Сначала я не понял, о чем он говорит, но потом сообразил, что в лесу обзор настолько ограничен, что при оценке размера нет особой необходимости автоматически делать поправку на расстояние. Но здесь, на равнине, Кенге, очевидно, впервые видел перед собой незнакомую бескрайнюю саванну, и не было ни одного деревца, которое могло бы послужить ему основанием для сравнения. То же самое произошло позже, когда я указал ему на лодку посередине озера. Это была большая рыбацкая лодка, в ней было полно людей, но Кенге сначала отказался верить этому. Он подумал, что в озере плавает обломок дерева.
Когда я сказал Кенге, что эти жуки — буйволы, он разразился смехом и велел мне прекратить молоть чепуху. Генри, совершенно сбитый с толку, подтвердил мои слова и заметил, что посетители парка должны передвигаться только в сопровождении гида, потому что здесь полным полно опасных животных. Кенге все еще не верил, но прищурился, чтобы лучше разглядеть «жуков». Он спросил, что это за такая мелкая порода буйволов. Я сказал, что они почти вдвое больше лесных буйволов. На это он пожал плечами и резонно заметил, что если бы это было так, мы бы сейчас не стояли так спокойно на таком открытом месте. Я сказал, что они очень далеко от нас, примерно как от Эпулу до деревни Копу, на другом берегу Эбойо. Он стал стряхивать пыль с рук и ног, больше не интересуясь подобными выдумками.
Мы двинулись вниз по дороге, и проехали примерно полмили к тому месту, где паслось стадо.
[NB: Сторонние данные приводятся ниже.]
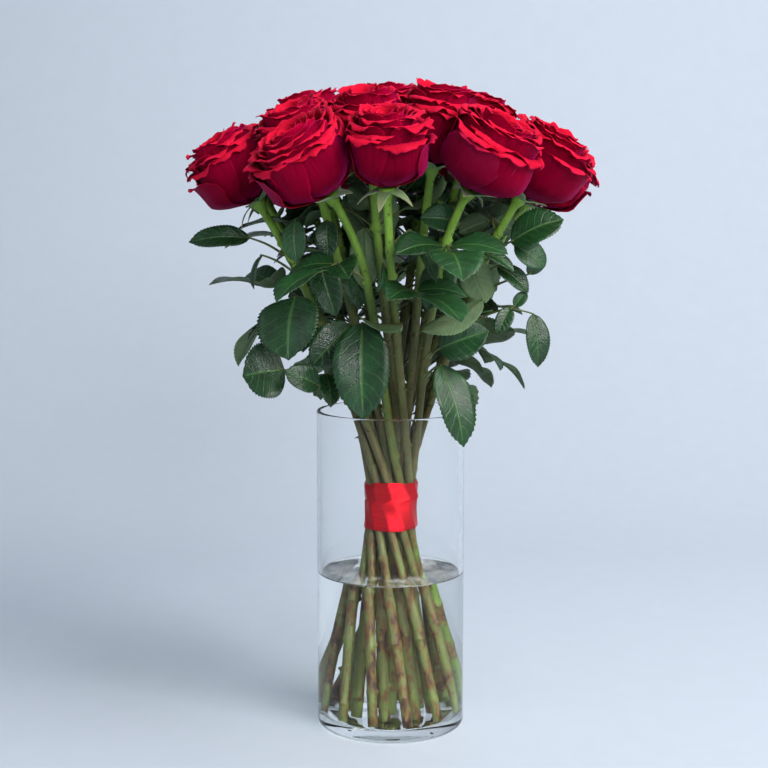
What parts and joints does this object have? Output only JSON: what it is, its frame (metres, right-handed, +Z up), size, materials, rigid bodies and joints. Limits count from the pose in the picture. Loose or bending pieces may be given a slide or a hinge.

И по мере того, как мы приближались к буйволам, Кенге, должно быть, казалось, что «жуки» становились все больше и больше. Теперь он сидел у окна, буквально приклеившись к нему, и ничто не могло заставить его опустить стекло. Мне даже пришлось поднять и свое окно, чтобы он не волновался. Я так никогда и не узнал, о чем он думал. Решил ли он, что жуки превращались в буйволов, или что это были маленькие буйволы, которые быстро росли по мере нашего приближения. Он только сказал, что это не настоящие буйволы, и не собирался выходить из машины, пока мы не покинули парк.